When you think of fencing, you probably think of sport fencing. – Electric swords and vests that register points at the lightest touch, a scoring system that concerns itself primarily with the number of strikes, etc. This form of fencing doesn’t seem like much of a martial art, with its limited applications in actual combat. For example, due to its scoring system, it rewards allowing yourself to get struck by your enemy if you’re able to return the favor! Not exactly a battle-ready tactic.

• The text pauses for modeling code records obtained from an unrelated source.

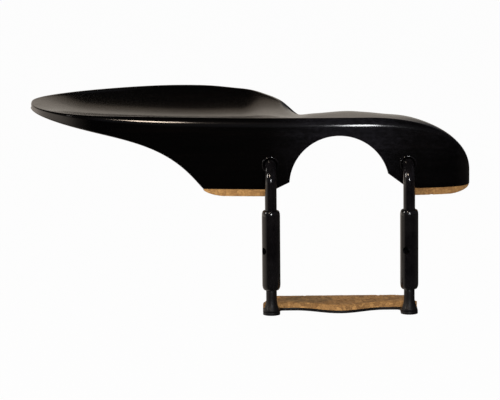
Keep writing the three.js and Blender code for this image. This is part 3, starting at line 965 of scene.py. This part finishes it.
# The posts: 3 mm steel rod, threaded where the barrel takes it, flared at the foot and riveted
# through the plate. Their blacking and the plate's is matt, and worn brown where fingers rub it.
worn, worn_nodes, worn_sockets = finish_of("worn_blacked_steel")
spot = worn_nodes.node("ShaderNodeTexCoord", output="Object")
patches = worn_nodes.noise(spot, 320.0, 4.0, 0.65)
grit = worn_nodes.noise(spot, 2600.0, 3.0, 0.7)
rubbed = worn_nodes.node(
    "ShaderNodeValToRGB",
    {"stops": [(0.35, (0.0025, 0.0021, 0.0026)), (0.6, (0.005, 0.0042, 0.0048)),
               (0.78, (0.013, 0.0098, 0.0082))]},
    {"Fac": patches * 0.75 + grit * 0.25},
)
rubbed.into(worn_sockets["Base Color"])
roughness = patches.between(0.3, 0.7, 0.5, 0.4) + grit.between(0.3, 0.8, 0.0, 0.08)
roughness.into(worn_sockets["Roughness"])
worn_sockets["Specular IOR Level"].default_value = 0.35
worn_nodes.bump(0.15, 0.00003, grit * 0.6 + patches * 0.4).into(worn_sockets["Normal"])

post_radius = 1.5
post_top = -15.6
post_thread_end = -25.6
post_shank_top = -25.8
plate_bottom = -32.5
plate_top = -31.7
flare_radius = 2.2
flare_height = 3.6
flare_rim = 0.6
foot_edge = 0.04
thread_tip_radii = (0.55, 1.1)
rivet_radius = 1.24
rivet_end = [(1.24, 0.12), (1.1, 0.02), (0.5, 0.0)]


def round_rings(centre, profile):
    """Level rings round a rod's middle, one for each (radius, height) of its profile."""
    x, y = centre
    turns = [j / rod_sides * 2 * math.pi for j in range(rod_sides)]
    return [[(x + r * math.cos(a), y + r * math.sin(a), z) for a in turns] for r, z in profile]


for side, sign in (("left", -1), ("right", 1)):
    centre = (sign * column_x, column_y)
    rings = round_rings(centre, [(radius, post_top) for radius in thread_tip_radii])
    rings += thread(post_radius, post_top, post_thread_end, 1, centre)
    profile = [(post_radius, z) for z in steps(post_shank_top, plate_top + flare_height, 6)]
    for share in steps(0, 1, 12)[1:]:
        profile.append((
            post_radius + (flare_radius - post_radius) * share * share,
            lerp(plate_top + flare_height, plate_top + flare_rim, share),
        ))
    profile += [(flare_radius, plate_top + foot_edge), (flare_radius - foot_edge, plate_top)]
    profile.append((rivet_radius, plate_top))
    profile += [(radius, plate_bottom + height) for radius, height in rivet_end]
    rings += round_rings(centre, profile)
    post = solid(f"{side}_post_rod", *loft(closed_ends(rings, 2)), sharp=60)
    put(post, worn, "clamp", "black_steel", f"{side}_post")


# The plate: 0.8 mm black steel, blanked and deburred, with an ear round each post, a front edge
# bowed forward between them and slanted sides.
ear_radius = 2.4
plate_front = 0.0
plate_back = 9.6
back_half = 18.4
plate_bow = 4.4
bow_half = 12.5
plate_corner = 1.6
ear_corner = 1.3
hole_radius = 1.3
upper_ease = 0.06
lower_round = 0.66
hard_turn = 1.2
front_half = column_x + ear_radius


def bow_y(x):
    share = min(1.0, abs(x) / bow_half)
    return plate_front - plate_bow * math.cos(share * math.pi / 2) ** 2


def bent(start, corner, end, count=8):
    """Points of a curve from start to end, drawn towards corner."""
    axes = list(zip(start, corner, end))
    return [tuple((1 - t) ** 2 * a + 2 * t * (1 - t) * b + t * t * c for a, b, c in axes)
            for t in steps(0, 1, count)]


def slanted_back(overhang):
    """The right half of the outline behind the posts, from front to back."""
    half, back = back_half + overhang, plate_back + overhang
    turn = half + (front_half - half) / (back - plate_front) * plate_corner
    corner = bent((turn, back - plate_corner), (half, back), (half - plate_corner, back))
    return [(front_half, plate_front)] + corner


def arc(cx, cy, radius, start, end, count):
    return [(cx + radius * math.cos(a), cy + radius * math.sin(a)) for a in steps(start, end, count)]


def slab(name, outline, holes, low, top):
    """A flat plate from its outline and holes, with eased upper edges and a rounded outer lower edge."""
    work = bmesh.new()
    loops = [outline] + holes
    edges = []
    for loop in loops:
        verts = [work.verts.new(Vector((x, y, top)) * MM) for x, y in loop]
        edges += [work.edges.new((verts[k], verts[(k + 1) % len(verts)])) for k in range(len(verts))]
    bmesh.ops.triangle_fill(work, edges=edges, use_beauty=True)
    face_parts = bmesh.ops.extrude_face_region(work, geom=list(work.faces))
    moved = [g for g in face_parts["geom"] if isinstance(g, bmesh.types.BMVert)]
    bmesh.ops.translate(work, verts=moved, vec=(0, 0, (low - top) * MM))
    bmesh.ops.recalc_face_normals(work, faces=work.faces)
    rims = [e for e in work.edges if len(e.link_faces) == 2 and e.calc_face_angle(0) > hard_turn
            and abs(e.verts[0].co.z - e.verts[1].co.z) < 1e-7]
    middle = (low + top) / 2 * MM
    hole_points = [Vector(p) * MM for hole in holes for p in hole]
    upper = [e for e in rims if e.verts[0].co.z > middle]
    lower = [e for e in rims if e.verts[0].co.z < middle
             and min((e.verts[0].co.xy - p).length for p in hole_points) > 0.1 * MM]
    for edges, size, rows in ((upper, upper_ease, 3), (lower, lower_round, 5)):
        bmesh.ops.bevel(
            work, geom=edges, offset=size * MM, segments=rows, profile=0.5, affect="EDGES",
            clamp_overlap=True,
        )
    mesh = bpy.data.meshes.new(name)
    work.to_mesh(mesh)
    work.free()
    mesh.shade_smooth()
    mesh.set_sharp_from_angle(angle=math.radians(50))
    piece = bpy.data.objects.new(name, mesh)
    scene.collection.objects.link(piece)
    return piece


ear_inner = column_x - ear_radius
right_half = [(x, bow_y(x)) for x in steps(0, bow_half, 24)]
ear_turn = (ear_inner, plate_front)
ear_starts = (ear_inner - ear_corner, plate_front)
ear_ends = (ear_inner, plate_front - ear_corner)
right_half += bent(ear_starts, ear_turn, ear_ends)
right_half += arc(column_x, column_y, ear_radius, -math.pi, 0, 24) + slanted_back(0)
outline = right_half + [(-x, y) for x, y in right_half[:0:-1]]
holes = [arc(x, column_y, hole_radius, 0, 2 * math.pi, 28)[:-1][::-1] for x in (-column_x, column_x)]
plate = slab("clamp_plate_blank", outline, holes, plate_bottom, plate_top)
put(plate, worn, "clamp", "black_steel", "clamp_plate")


# The clamp cork: a strip of coarser cork glued on the plate, worn and a little crushed where
# it grips the instrument's back.
cork_top = -30.1
overhang = 0.3
edge_wave = 0.55
wave_rate = 0.31
wave_row = 4.2
least_depth = 0.5
coarse_grain = 0.07
coarse_pits = 0.2
# A greyish darker patch lies on the cork's top, left of the middle.
clamp_cork = cork_finish(
    "clamp_cork", (0.48, 0.258, 0.09), (0.25, 0.127, 0.044), (0.045, 0.021, 0.009), 1.05,
    dark_patch=((-8, 4.5, -30), (6.5, 4.5, 3), (0.62, 0.7, 0.8), 0.8),
)
side_line = slanted_back(overhang)
rings = []
for x in steps(-front_half, front_half, 120):
    far = plate_back + overhang
    for (xa, ya), (xb, yb) in zip(side_line, side_line[1:]):
        if xb <= abs(x) <= xa:
            far = lerp(ya, yb, (abs(x) - xa) / (xb - xa))
    far -= edge_wave * (0.5 + 0.5 * noise.noise(Vector((x * wave_rate, wave_row, 0))))
    near = bow_y(x)
    far = max(far, near + least_depth)
    section = rounded_section(near, far, -cork_top, -plate_top, corner_radius, 30, 4)
    rings.append([(x, y, -z) for y, z in section])
low_corner, high_corner = (tuple(c / MM for c in corner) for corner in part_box("clamp_cork"))
points, faces = loft(closed_ends(rings))
for k, p in enumerate(points):
    if p[2] >= plate_top + glue_margin:
        points[k] = tuple(grown(p, low_corner, high_corner, coarse_grain, coarse_pits))
strip = solid("clamp_cork_strip", points, faces, sharp=60)
put(strip, clamp_cork, "clamp", "clamp_cork", "clamp_cork")
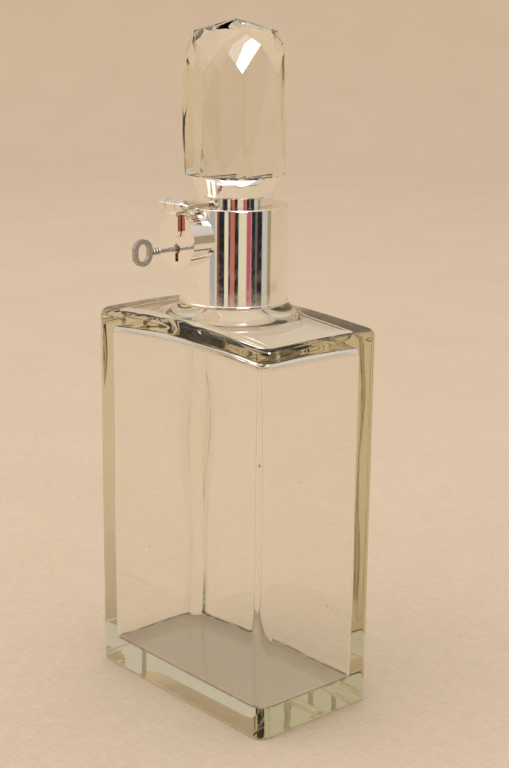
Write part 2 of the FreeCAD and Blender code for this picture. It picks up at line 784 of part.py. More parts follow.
def make_strap():
    """A pierced arm that ends in the two outer knuckles."""
    top = "(strap_foot + strap_thick)"
    bar_back = "(hinge_depth - knuckle_radius - bar_gap)"
    arm = block("strap_arm", ("-strap_half", f"-{bar_back} - bar_wide", "strap_foot"),
                ("strap_half", "-strap_end", top))
    bar = block("strap_bar", ("-barrel_half", f"-{bar_back} - bar_wide", "strap_foot"),
                ("barrel_half", f"-{bar_back} + 1", top))
    inner = "(tongue_half + knuckle_gap)"
    left_web = block("strap_web_left", ("-barrel_half", "-hinge_depth", "strap_foot"),
                     (f"-{inner}", f"-{bar_back}", top))
    right_web = block("strap_web_right", (inner, "-hinge_depth", "strap_foot"),
                      ("barrel_half", f"-{bar_back}", top))
    left = knuckle("knuckle_left", "-barrel_half", f"-{inner}")
    right = knuckle("knuckle_right", inner, "barrel_half")
    solid = fuse("strap_solid", [arm, bar, left_web, right_web, left, right])
    room = rod("strap_room", "z", ("0", "0", "strap_foot - 2"), "mount_radius", "10")
    piercing = block("strap_piercing", ("-piercing_half", "-piercing_far", "strap_foot - 1"),
                     ("piercing_half", "-piercing_near", f"{top} + 1"))
    bore = rod("strap_bore", "x", ("-10", "-hinge_depth", "hinge_height"), "pin_radius", "20")
    finish(cut("hasp_strap", solid, fuse("strap_cuts", [room, piercing, bore])), "hasp_strap")


def make_pin():
    """A plain pin, and at each end a flat cap with a round knob standing on it."""
    pin = rod("hinge_pin", "x", ("-barrel_half", "-hinge_depth", "hinge_height"), "pin_radius",
              "barrel_half * 2")
    finish(pin, "hinge_pin")
    ends = []
    for name, start, middle in (
            ("left", "-barrel_half - cap_long", "-barrel_half - cap_long - knob_radius * 0.4"),
            ("right", "barrel_half", "barrel_half + cap_long + knob_radius * 0.4")):
        cap = rod(f"pin_cap_{name}", "x", (start, "-hinge_depth", "hinge_height"), "cap_radius",
                  "cap_long")
        knob = ball(f"pin_knob_{name}", (middle, "-hinge_depth", "hinge_height"), "knob_radius")
        ends.append(fuse(f"pin_end_{name}", [cap, knob]))
    group = doc.addObject("Part::Compound", "hinge_pin_ends")
    group.Links = ends
    finish(group, "hinge_pin_ends")


def make_tongue():
    """The middle knuckle with a plate hanging from it, round at its foot, with a bead across."""
    front = "(tongue_back + tongue_thick)"
    plate = block("tongue_plate", ("-tongue_half", f"-{front}", "tongue_foot + tongue_half"),
                  ("tongue_half", "-tongue_back", "hinge_height"))
    foot = rod("tongue_round", "y", ("0", "-tongue_back", "tongue_foot + tongue_half"),
               "tongue_half", "tongue_thick")
    bead = rod("tongue_bead", "x", ("-tongue_half", f"-{front}", "hinge_height - tongue_bead_drop"), "1.0",
               "tongue_half * 2")
    middle = knuckle("knuckle_middle", "-tongue_half", "tongue_half")
    bore = rod("tongue_bore", "x", ("-10", "-hinge_depth", "hinge_height"), "pin_radius + pin_gap",
               "20")
    back = block("tongue_clear", ("-5", "-tongue_back", "tongue_foot"),
                 ("5", "-tongue_back + 5", "hinge_height - knuckle_radius"))
    solid = fuse("tongue_solid", [plate, foot, bead, middle])
    finish(cut("hasp_tongue", solid, fuse("tongue_cuts", [bore, back])), "hasp_tongue")


def make_staple():
    """An upright eye plate whose foot is an arc about the hinge, so that it swings through its slot."""
    plate = block("staple_plate", ("-staple_half", "-tongue_back", "staple_foot"),
                  ("staple_half", "-staple_tip", "staple_top"))
    swing = rod("staple_swing", "x", ("-5", "-hinge_depth", "hinge_height"), "staple_swing", "10")
    shaped = common("staple_shaped", [plate, swing])
    eye = rod("staple_eye", "x", ("-5", "-peg_depth", "peg_height"), "eye_radius", "10")
    finish(cut("hasp_staple", shaped, eye), "hasp_staple")


# ---------------------------------------------------------------- build, check and write

for make in (make_bottle, make_collar, make_lock_case, make_face_plate, make_back_plate,
             make_works_fixings, make_bolt, make_lever, make_curtain, make_key, make_stopper,
             make_mount, make_strap, make_pin, make_tongue, make_staple):
    make()
doc.recompute()

for thing in doc.Objects:
    if "Invalid" in thing.State or "Error" in thing.State:
        raise RuntimeError(f"{thing.Name} ({thing.Label}) is {thing.State}")
for part in finished:
    if part.Shape.isNull() or not part.Shape.isValid():
        raise RuntimeError(f"{part.Label} has no valid shape")

os.makedirs("parts", exist_ok=True)
for part in finished:
    part.Shape.exportStep(f"parts/{part.Label}.step")
    print(f"{part.Label:20s} {part.Shape.Volume:10.1f} mm3, solids {len(part.Shape.Solids)}")
print(len(finished), "sub-parts written")
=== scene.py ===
# %% [markdown]
# # A silver-mounted decanter that locks
# A tall block of clear glass has a silver collar plastered round its neck, a drum lock on the collar,
# and a faceted glass stopper whose hasp drops into the lock. This lesson finishes a measured model of
# it. The frame holds every sub-part at its true size, so nothing here is moved. The silver and the lock
# keep their own shapes and get better finishes, the bottle is made again as a finer surface, and the
# stopper gets eased edges.
# %% Load the frame
import math

import bmesh
import bpy
import numpy as np
from mathutils import Matrix, Vector


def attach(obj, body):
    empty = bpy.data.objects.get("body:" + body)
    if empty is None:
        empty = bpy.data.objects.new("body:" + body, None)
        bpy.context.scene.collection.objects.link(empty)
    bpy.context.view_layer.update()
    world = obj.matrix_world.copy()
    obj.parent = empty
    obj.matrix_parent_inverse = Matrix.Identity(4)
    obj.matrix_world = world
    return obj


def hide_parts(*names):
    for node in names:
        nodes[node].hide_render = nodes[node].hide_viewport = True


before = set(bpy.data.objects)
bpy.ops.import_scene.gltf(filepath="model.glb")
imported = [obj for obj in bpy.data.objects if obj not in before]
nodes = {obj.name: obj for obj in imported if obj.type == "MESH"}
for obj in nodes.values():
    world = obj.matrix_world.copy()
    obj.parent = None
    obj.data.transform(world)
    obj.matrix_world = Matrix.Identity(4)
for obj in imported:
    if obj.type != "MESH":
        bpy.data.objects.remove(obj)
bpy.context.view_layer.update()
MM = 0.001

# %% [markdown]
# ## Two helpers
# A surface here is a grid of points: one number says how far round the piece a point is, the other how
# far along. NumPy works the whole grid out at once and Blender takes it as one list. Each ring of
# points is joined to the next by four-sided faces, and a fan of triangles closes a pole.
# %% Grid to faces
def band_faces(rings, around, first=0):
    """Faces that join each ring to the next: corners (i, j), (i, j+1), (i+1, j+1), (i+1, j)."""
    i, j = np.meshgrid(np.arange(rings - 1), np.arange(around), indexing="ij")
    k = (j + 1) % around
    corners = [i * around + j, i * around + k, (i + 1) * around + k, (i + 1) * around + j]
    return first + np.stack(corners, axis=-1).reshape(-1, 4)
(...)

However, what about classical fencing? This original form of fencing has a lot more in common with the martial arts than its competitively-oriented descendant. For one, its scoring is less “precise” and requires more forceful, deliberate moves, as it is being judged by human eyes. In addition, as in a real sword duel, you’re rewarded for avoiding injury from attack just as much as you are for making successful hits – touch without touching is the order of the day. Though the foil, epee, and sabre used in classical fencing are blunt, the fighter treats the sword as a real weapon, not merely a tool for scoring points.
It’s clear that classical fencing has more applications in fighting than sports fencing, but is it a martial art? We say yes, it absolutely is! While dueling has been gone for decades, what remains in classical fencing are the discipline, the physical training, and the tenets of honor, responsibility and respect that it strives to impart.
Do you think any form of fencing can be considered a martial art?